Election results in Egypt, Tunisia and even Morocco confirm the Islamists as the dominant political current within the newly empowered Arab public. The same trend has been clear in every Iraqi election since the ouster of Saddam Hussein and in the most recent Palestinian election, and there’s no reason to believe the outcome will be much different when and if elections are held in Libya and Syria. Political Islam is hardly Washington’s cup of tea, rooted in a view of society quite at odds with Western liberalism, and ready to challenge unwanted U.S. intervention in the Middle East, and to confront Israel over the Palestinians. But long gone is the Bush-era illusion that Arab democracy would produce regimes ready to befriend Israel and ally with Washington. And while the likes of Israel’s Prime Minister Benjamin Netanyahu may castigate the Obama Administration for failing to prop up the Mubarak dictatorship, the Arab public has demonstrated over the past year that its democratic aspirations can no longer be kept in check by unelected strongmen, except at an unconscionable price in blood.

So the meeting of U.S. officials with Muslim Brotherhood leaders represents a pragmatic acknowledgement that the party represents the mainstream of public opinion in a country that has traditionally been a U.S. ally and which remains a beacon of influence throughout the Arab world. It also reflects an opportunity for both sides to start a long-suppressed conversation that could allow some rethinking of the relationship. After all, taking the reins of government, and with it responsibility for delivering a better life for all Egyptians amid a flailing economy, enforces a certain pragmatism in the Muslim Brotherhood, which wants relations with Western countries. And given the coming struggle for control of the political reins between the elected parliament — which will be led by the Brotherhood, and a junta of generals representing a military that has long been a U.S. client — Washington could yet play an important role in smoothing the transition to democracy and ensuring stability.
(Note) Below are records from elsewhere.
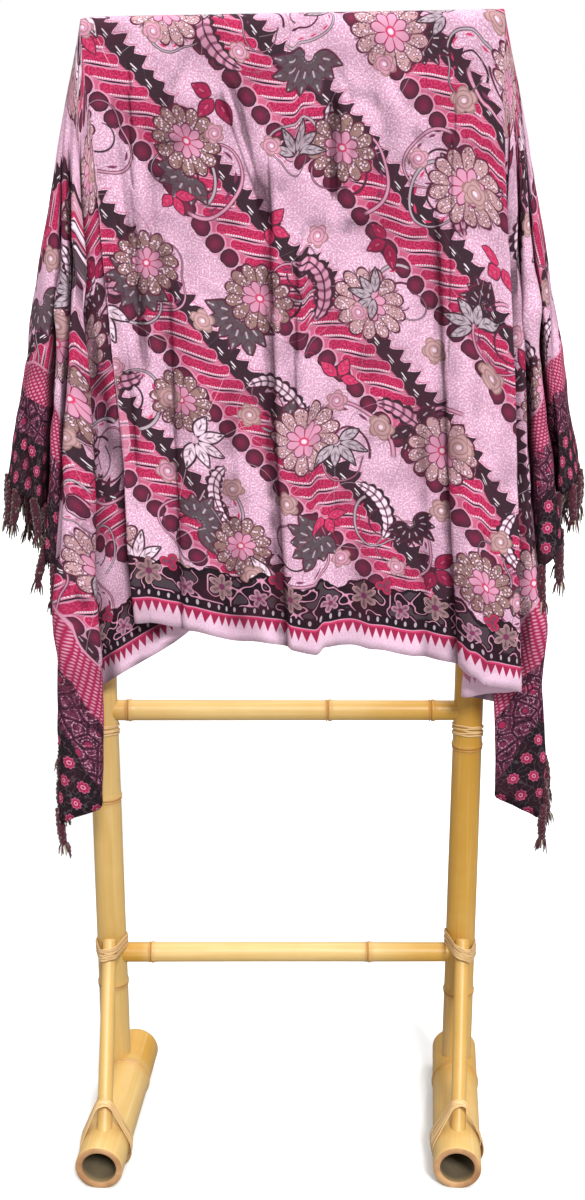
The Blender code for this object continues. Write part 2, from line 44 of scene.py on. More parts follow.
from math import atan2, ceil, cos, exp, hypot, pi, radians, sin, sqrt

import bmesh
import bpy
from bpy.props import FloatProperty, FloatVectorProperty, IntProperty, PointerProperty
from mathutils import Euler, Vector, noise
from mathutils.bvhtree import BVHTree

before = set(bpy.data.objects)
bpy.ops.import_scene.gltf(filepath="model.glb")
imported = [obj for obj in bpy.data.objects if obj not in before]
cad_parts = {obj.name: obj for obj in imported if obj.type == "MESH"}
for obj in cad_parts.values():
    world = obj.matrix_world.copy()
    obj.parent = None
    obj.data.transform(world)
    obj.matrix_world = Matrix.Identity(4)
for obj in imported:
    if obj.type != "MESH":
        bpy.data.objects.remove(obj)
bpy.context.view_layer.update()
BAR_LOW, BAR_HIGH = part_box("top_bar")
BAR_MIDDLE = Vector(((BAR_LOW.x + BAR_HIGH.x) / 2, (BAR_LOW.y + BAR_HIGH.y) / 2, 0.0))

# ---- the cloth's cut and hang ----

CLOTH_WIDTH = 1.70
CLOTH_LENGTH = 1.10
BAR_RADIUS = 0.0195
BAR_HEIGHT = {"left": 1.4830, "right": 1.4920}
CLOTH_RADIUS = BAR_RADIUS + 0.0009
CLOTH_END = 0.2555  # the cloth starts to fall past the bar this far from its middle
OVERHANG = CLOTH_WIDTH / 2 - CLOTH_END
OVER_BAR = pi * CLOTH_RADIUS
PLEATS_OPEN_FROM = 0.04  # how far from the bar the folds start to part
PLEATS_FULL_FROM = 0.30  # and how far from it they have parted
WRAP_FROM = 0.20  # the falls stay in front of the bar for this share of their turn, and behind it as long
FOLD_ROUND = 0.34  # each fold rolls over this share of the cloth to the next one
ROLL_STEPS = (-1.0, -0.72, -0.36, 0.0, 0.36, 0.72, 1.0)  # places in a roll whose leans are averaged
RIDGE_BOW = 0.030  # how much steeper the outermost folds leave the bar than they end
BOW_FROM = 0.1  # how far down they are steepest
BOW_OVER = 0.6  # and how far down they have straightened out

FRONT_DROP = (
    # x, drop
    (-0.260, 0.732),
    (-0.190, 0.742),
    (-0.110, 0.764),
    (-0.003, 0.781),
    (0.010, 0.770),
    (0.045, 0.769),
    (0.085, 0.776),
    (0.150, 0.790),
    (0.215, 0.797),
    (0.235, 0.808),
    (0.260, 0.826),
)
CORNER_DROP = {"left": 0.808, "right": 0.834}
CORNER_DROP_FROM = {"left": 0.40, "right": 0.10}
TIP_FULL = {"left": 0.028, "right": 0.014}  # how much further the hem hangs beside each front corner
TIP_SPREAD = 0.09  # how far from the corner that is at its most, as an angle at the bar's end

FOLDS = {
    # (out, back): how far each fold leans from straight down, from the front panel round to the back one
    "left": (
        (-0.095, -0.062), (-0.068, -0.066), (-0.073, -0.050), (-0.190, -0.034), (-0.190, -0.022),
        (0.024, -0.034), (0.048, 0.060), (0.058, -0.022), (-0.014, -0.072), (0.046, -0.112),
        (0.070, -0.092), (0.060, 0.080), (0.073, -0.060), (0.112, -0.052), (0.108, 0.060),
        (0.122, -0.044), (0.182, -0.034), (0.213, 0.030), (0.225, 0.100), (0.200, 0.200),
        (0.180, 0.100), (0.160, 0.210), (0.140, 0.100), (0.120, 0.215), (0.100, 0.100),
        (0.080, 0.220), (0.060, 0.105), (0.035, 0.215), (0.010, 0.110), (-0.020, 0.180),
        (-0.050, 0.050), (-0.070, 0.030), (-0.100, 0.030),
    ),
    "right": (
        (0.000, -0.072), (0.020, -0.076), (0.055, -0.086), (0.055, -0.066), (-0.034, -0.050),
        (-0.034, -0.032), (0.050, -0.014), (0.060, 0.068), (0.078, -0.010), (0.008, -0.038),
        (0.060, -0.046), (0.100, -0.060), (0.088, 0.085), (0.102, -0.062), (0.146, -0.056),
        (0.142, 0.055), (0.156, -0.048), (0.194, -0.034), (0.217, 0.030), (0.228, 0.100),
        (0.205, 0.190), (0.185, 0.100), (0.160, 0.205), (0.142, 0.100), (0.118, 0.220),
        (0.100, 0.105), (0.078, 0.215), (0.060, 0.100), (0.036, 0.220), (0.010, 0.110),
        (-0.020, 0.180), (-0.050, 0.050), (-0.070, 0.030), (-0.100, 0.030),
    ),
}
RIDGE_FOLD = {"left": 17, "right": 18}  # the outermost fold, where the cloth turns to the back
CORNER_FOLD = {"left": 9.5, "right": 10.5}  # where along the folds the cloth's front corner is
OUTWARDS = {"left": -1.0, "right": 1.0}

FRONT_LEANS = (
    # share across, how far the front panel leans back
    (0.0, FOLDS["left"][0][1]),
    (0.35, -0.045),
    (0.75, -0.045),
    (1.0, FOLDS["right"][0][1]),
)
SIDE_BLEND = 8  # how sharply a panel's height is blended into the falls at its sides
BAR_STEPS = 6  # of the cloth over each quarter of the bar
PRINT_MAP = "print"

PANEL_FOLDS = (
    # x at bar, x at hem, half width, forward
    (-0.150, -0.120, 0.060, 0.010),
    (-0.040, -0.004, 0.035, -0.007),
    (0.090, 0.105, 0.050, 0.009),
    (0.185, 0.200, 0.022, -0.003),
)

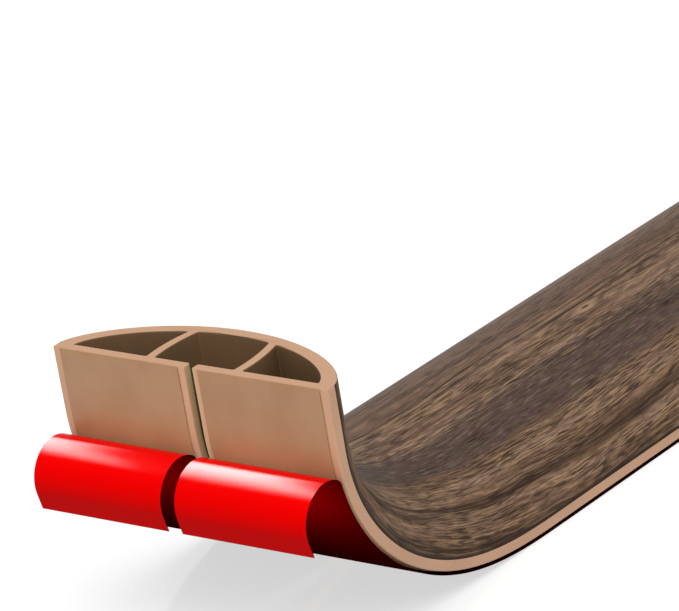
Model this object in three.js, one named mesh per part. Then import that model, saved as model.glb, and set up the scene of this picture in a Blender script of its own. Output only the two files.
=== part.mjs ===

One source of U.S. anxiety over the Islamists’ election victory is the question of whether the Brotherhood would uphold Egypt’s 1979 Camp David peace treaty with Israel. Its electoral representative, the Freedom and Justice Party, undertook in its manifesto to uphold all of Egypt’s international agreements. But the movement’s deputy leader, Rashad al-Bayoumi, caused a stir over the New Year by suggesting that Egypt may choose to revise the treaty, and that the Egyptian public ought to be given the right to decide the matter — presumably through a referendum.